The Australia Institute, in its critique on the joint venture proposal, identified that the fifty-fifty ownership arrangements would result in the larger partner, AGL, having effective control over the company. The Australia Institute is the organisation which so critically and effectively demolished the last Government's claims about the need to privatise ACTEW in total. It is no wonder that Mr Humphries still smarts a little from that. Is this what the people of Canberra want? Do they want AGL to effectively control ACTEW? Is that consistent with the view taken by this Assembly following the enormous representations we received last year? No, it is not. If this Assembly agrees to this deal today, it is what is going to happen. Their wishes will be ignored.

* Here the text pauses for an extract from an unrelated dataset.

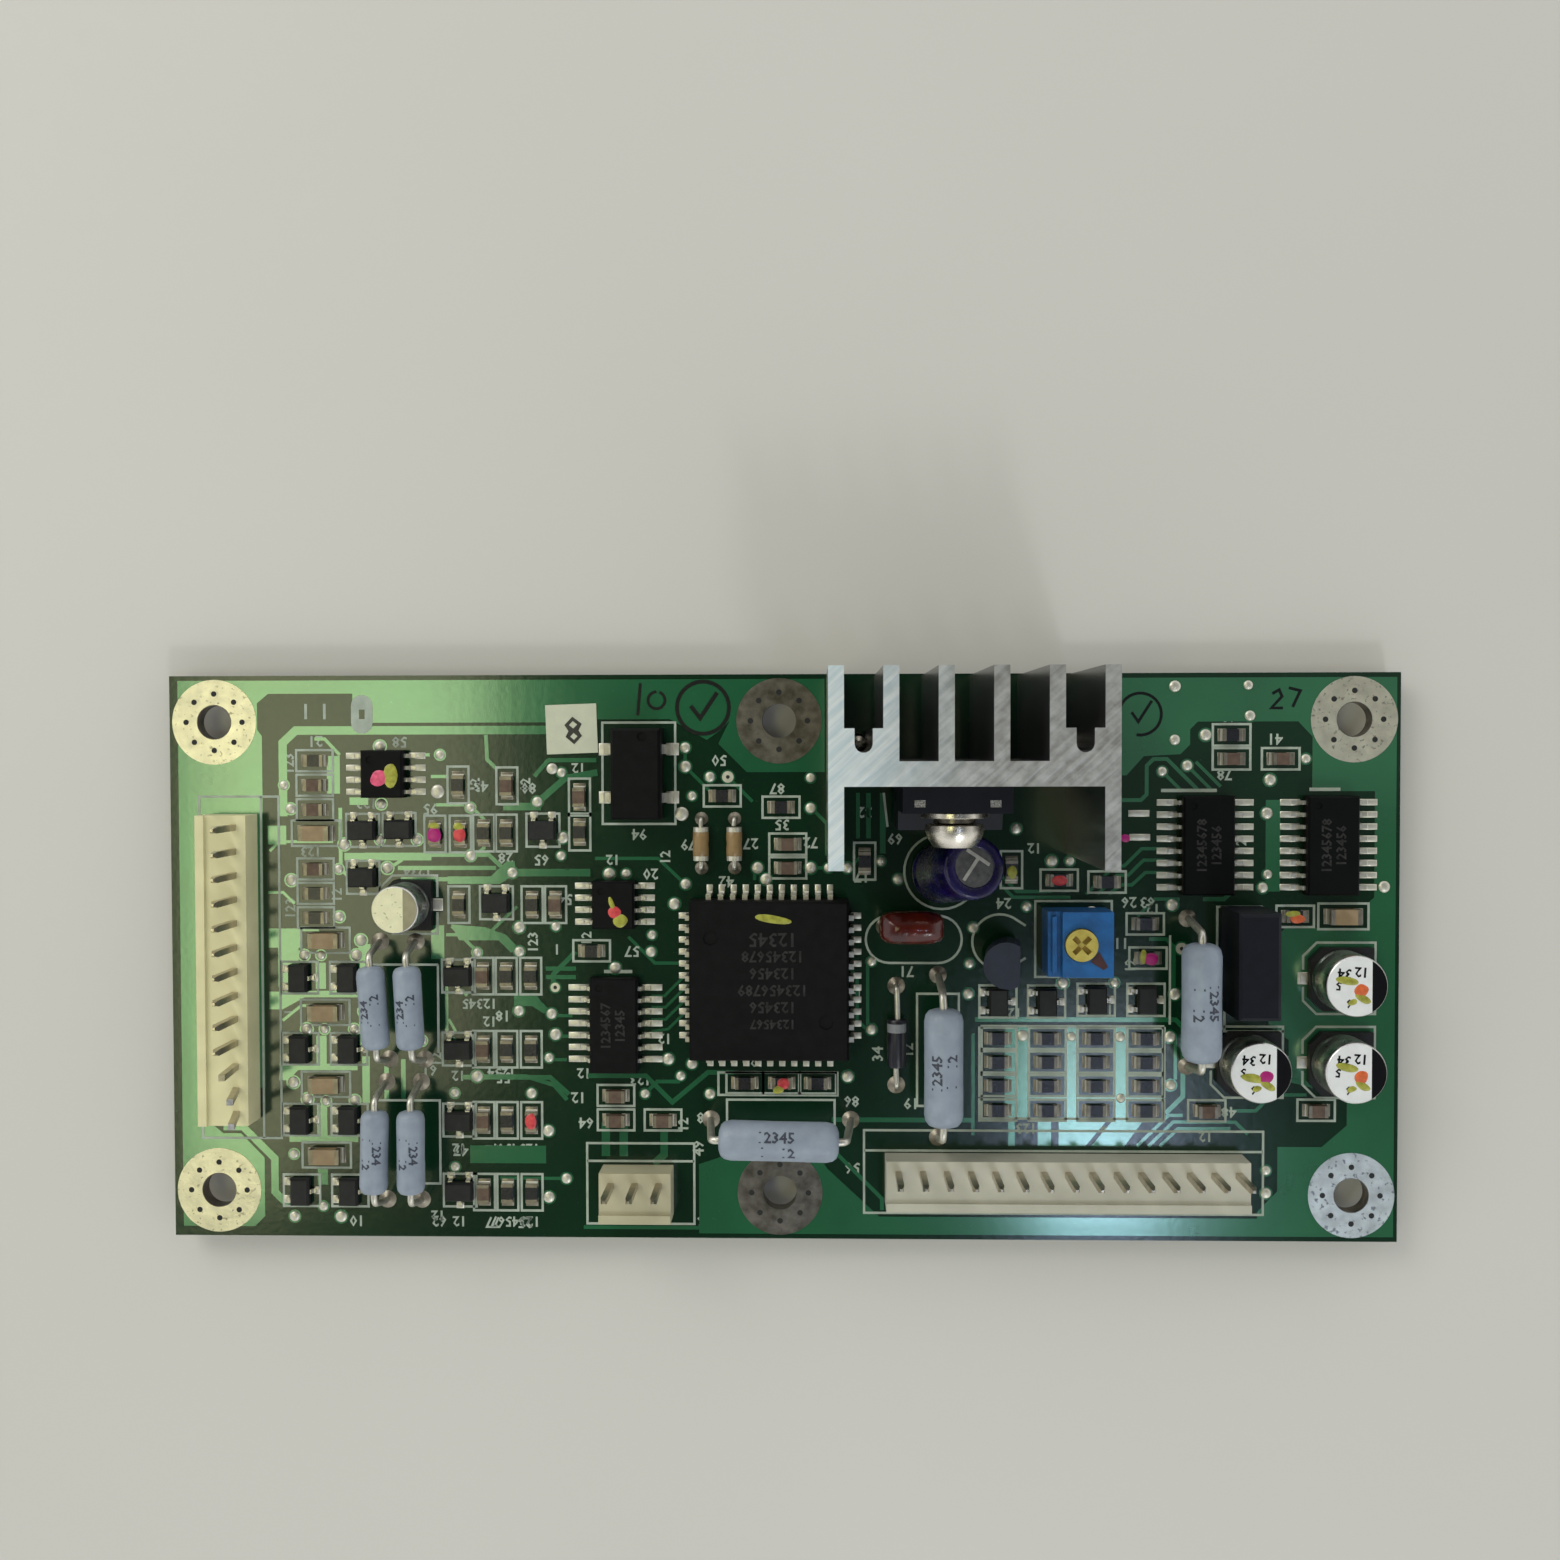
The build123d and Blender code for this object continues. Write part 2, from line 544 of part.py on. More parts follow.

This merger will result in the ACT sharing the risk associated with the soon to be deregulated gas retail industry in Australia. Yet the issue of risk is allegedly what we are meant to be addressing today in seeking support for this joint venture. It is ironic that this arrangement will almost certainly increase our risk rather than reduce it. At the same time, our ability to control the destiny of our own asset will have been fatally jeopardised. There is an irony in that which I cannot believe the majority of members in this place are prepared to accept.

The reality of this deal is that it will be extremely difficult for the government-appointed directors of the new company to resist the demands of the AGL parent company's board. If AGL's broader national plans and business strategy are thwarted through a deadlock on the joint venture board, it is almost certain that AGL will claim that this is putting the future of the joint venture company at risk. The threats will be there again. They will say, "We will walk out. We will walk away. You must comply with the overall strategy we are adopting at a national level".

The Government has claimed that it would walk away if this situation were to occur. As we heard in question time earlier this week and last week, the argument that will be put to the community by the Government is that we need to sell ACTEW to resolve such a problem. We cannot walk away from this deal, because it will cost us too much to get out of it.